## Provided data
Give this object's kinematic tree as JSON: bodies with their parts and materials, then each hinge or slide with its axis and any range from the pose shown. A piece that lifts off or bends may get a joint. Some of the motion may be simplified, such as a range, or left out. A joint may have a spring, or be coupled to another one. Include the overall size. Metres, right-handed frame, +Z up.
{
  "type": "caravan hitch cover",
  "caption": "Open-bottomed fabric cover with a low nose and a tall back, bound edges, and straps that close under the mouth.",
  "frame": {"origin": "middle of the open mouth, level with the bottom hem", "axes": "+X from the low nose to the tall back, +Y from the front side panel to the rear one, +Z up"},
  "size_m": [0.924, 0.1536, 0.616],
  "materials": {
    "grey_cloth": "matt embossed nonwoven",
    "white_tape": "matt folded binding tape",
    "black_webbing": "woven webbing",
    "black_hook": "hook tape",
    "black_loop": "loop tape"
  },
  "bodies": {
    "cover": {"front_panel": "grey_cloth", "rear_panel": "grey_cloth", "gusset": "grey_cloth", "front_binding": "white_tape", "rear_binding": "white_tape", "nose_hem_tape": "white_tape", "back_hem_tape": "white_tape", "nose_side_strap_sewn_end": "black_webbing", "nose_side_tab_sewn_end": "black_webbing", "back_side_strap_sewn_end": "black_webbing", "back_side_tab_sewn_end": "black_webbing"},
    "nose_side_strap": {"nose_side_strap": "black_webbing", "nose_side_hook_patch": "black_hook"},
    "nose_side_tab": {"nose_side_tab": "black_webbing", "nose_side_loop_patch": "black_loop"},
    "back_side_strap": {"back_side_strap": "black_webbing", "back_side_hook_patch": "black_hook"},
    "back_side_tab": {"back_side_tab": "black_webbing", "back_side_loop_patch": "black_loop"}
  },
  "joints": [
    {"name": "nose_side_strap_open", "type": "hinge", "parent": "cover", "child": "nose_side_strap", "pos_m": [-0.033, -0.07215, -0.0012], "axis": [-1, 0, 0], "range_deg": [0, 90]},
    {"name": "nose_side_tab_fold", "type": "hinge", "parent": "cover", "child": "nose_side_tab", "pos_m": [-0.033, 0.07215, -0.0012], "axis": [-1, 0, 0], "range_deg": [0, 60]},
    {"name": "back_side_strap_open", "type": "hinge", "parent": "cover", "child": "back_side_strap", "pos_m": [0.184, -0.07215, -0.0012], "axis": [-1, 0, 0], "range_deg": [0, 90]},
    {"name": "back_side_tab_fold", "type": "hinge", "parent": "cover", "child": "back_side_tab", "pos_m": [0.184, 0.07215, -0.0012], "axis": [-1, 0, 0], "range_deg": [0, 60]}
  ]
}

## Task goal
Copy out all lines where the word "axis" appears.

## Answer in full
Give this object's kinematic tree as JSON: bodies with their parts and materials, then each hinge or slide with its axis and any range from the pose shown. A piece that lifts off or bends may get a joint. Some of the motion may be simplified, such as a range, or left out. A joint may have a spring, or be coupled to another one. Include the overall size. Metres, right-handed frame, +Z up.
    {"name": "nose_side_strap_open", "type": "hinge", "parent": "cover", "child": "nose_side_strap", "pos_m": [-0.033, -0.07215, -0.0012], "axis": [-1, 0, 0], "range_deg": [0, 90]},
    {"name": "nose_side_tab_fold", "type": "hinge", "parent": "cover", "child": "nose_side_tab", "pos_m": [-0.033, 0.07215, -0.0012], "axis": [-1, 0, 0], "range_deg": [0, 60]},
    {"name": "back_side_strap_open", "type": "hinge", "parent": "cover", "child": "back_side_strap", "pos_m": [0.184, -0.07215, -0.0012], "axis": [-1, 0, 0], "range_deg": [0, 90]},
    {"name": "back_side_tab_fold", "type": "hinge", "parent": "cover", "child": "back_side_tab", "pos_m": [0.184, 0.07215, -0.0012], "axis": [-1, 0, 0], "range_deg": [0, 60]}